Public Works Assistant Director Michael Sartor said staff is currently working with consultants on reassessing the mezzanine option, a well as other potential alternatives such as splitting off the police department from the Emergency Operations Center.
Sartor, who led reporters on a tour of the mezzanine Wednesday, stressed that the heavily wired area is currently not occupiable. For one thing, it's missing a floor. In its place is a grid of orange beams.
"It's not a structural floor, just a lattice work to allow for maintenance of the ducting and maintenance of the cables," Sartor said. "It would need to be torn out and rebuilt and made seismically safe.
"Everything here would have to be torn out," he said.
He also pointed out that the mezzanine option would require the city to find new space for the Civic Center cables and a temporary facility for the police department while the facility is being renovated. There is also the matter of cost. While construction costs for new facilities have dropped by about 30 percent in the last few months, renovating costs haven't dropped as precipitously, Sartor said.

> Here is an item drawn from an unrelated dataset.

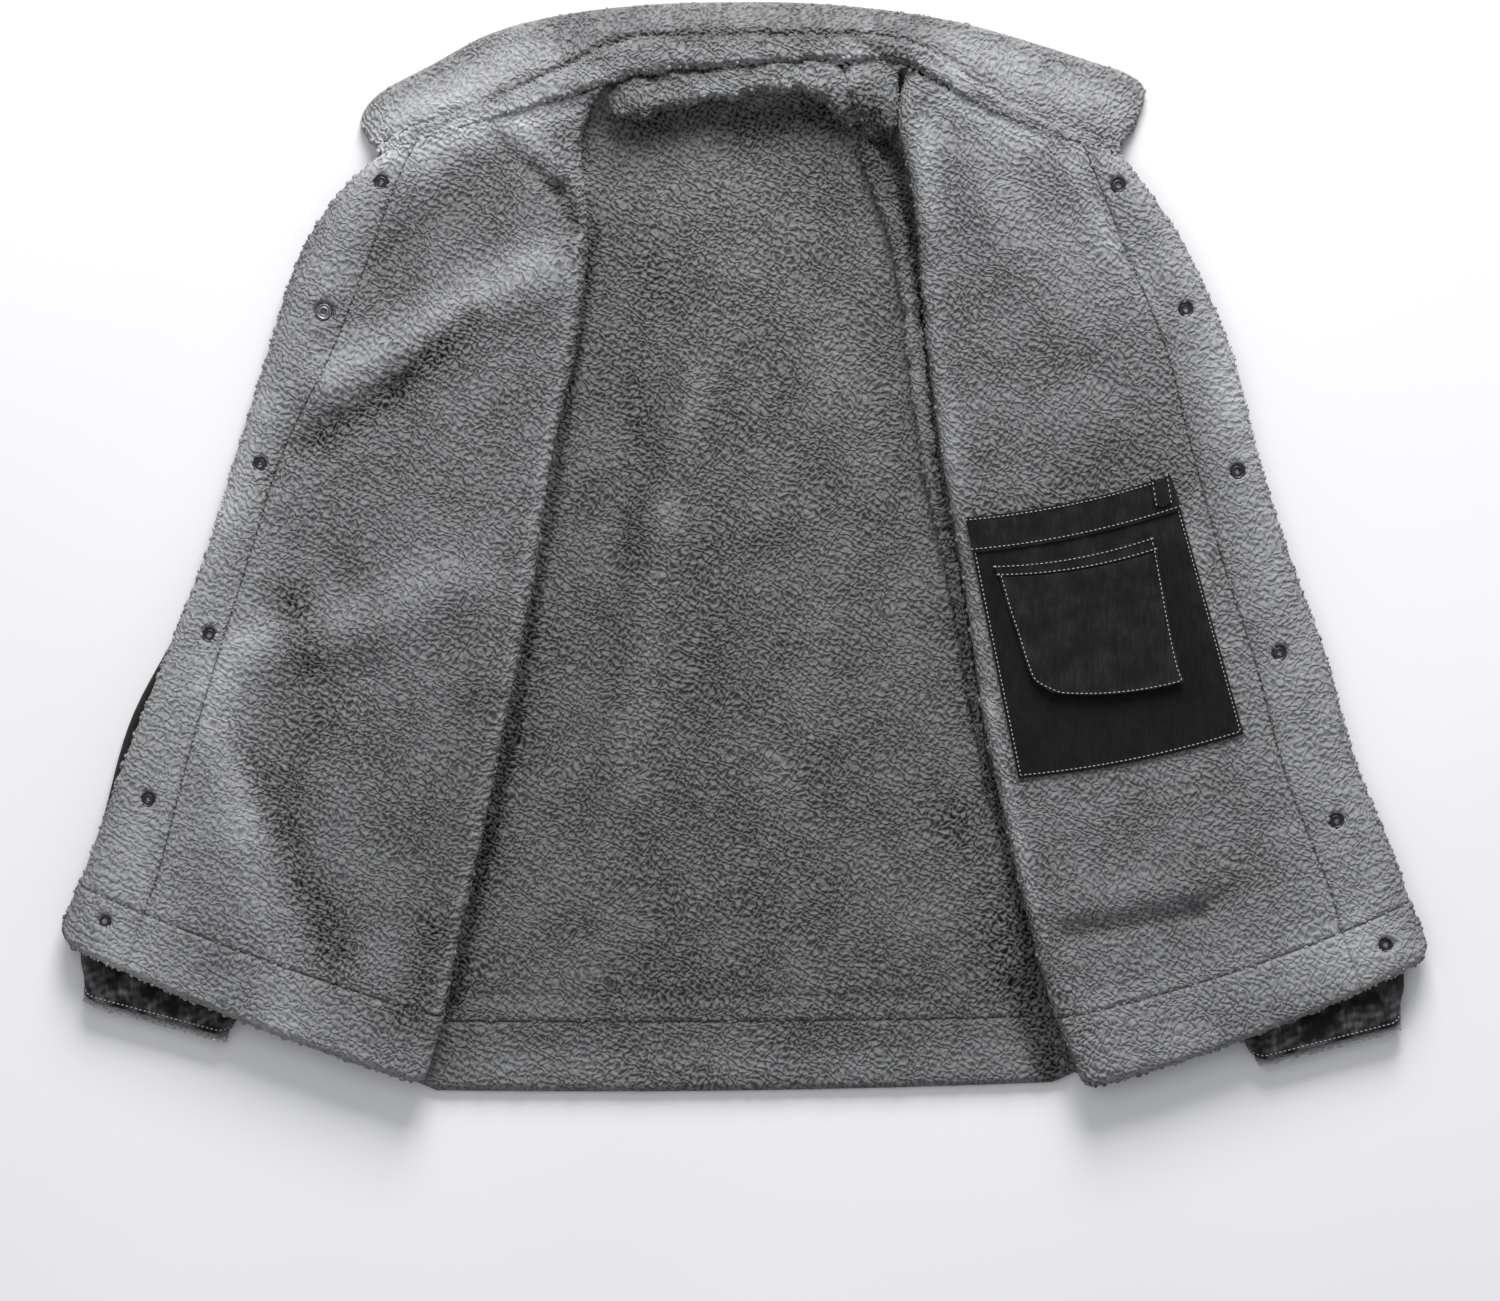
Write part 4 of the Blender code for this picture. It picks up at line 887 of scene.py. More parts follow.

Staff is currently working with its design consultants to reassess all the costs and evaluate other options for an expanded police building. Sartor said he expects the report to be completed by late summer.
Keene, who toured the mezzanine, acknowledged that the space, with its height limitations and structural deficiencies, leaves much to be desired. But he said staff is exploring all alternatives, even those that would entail a smaller project than the city originally intended.
"My own instinct is that there probably is no alternative, other than building a new building on a new site, that isn't a significantly scaled back option," Keene said. "I'm trying to make sure we're prepared to make recommendation and answer questions.
"The council needs to decide what program we want to pursue -- do we want to pursue a whole new building or do we want to start just peeling off pieces and prioritizing our objectives?"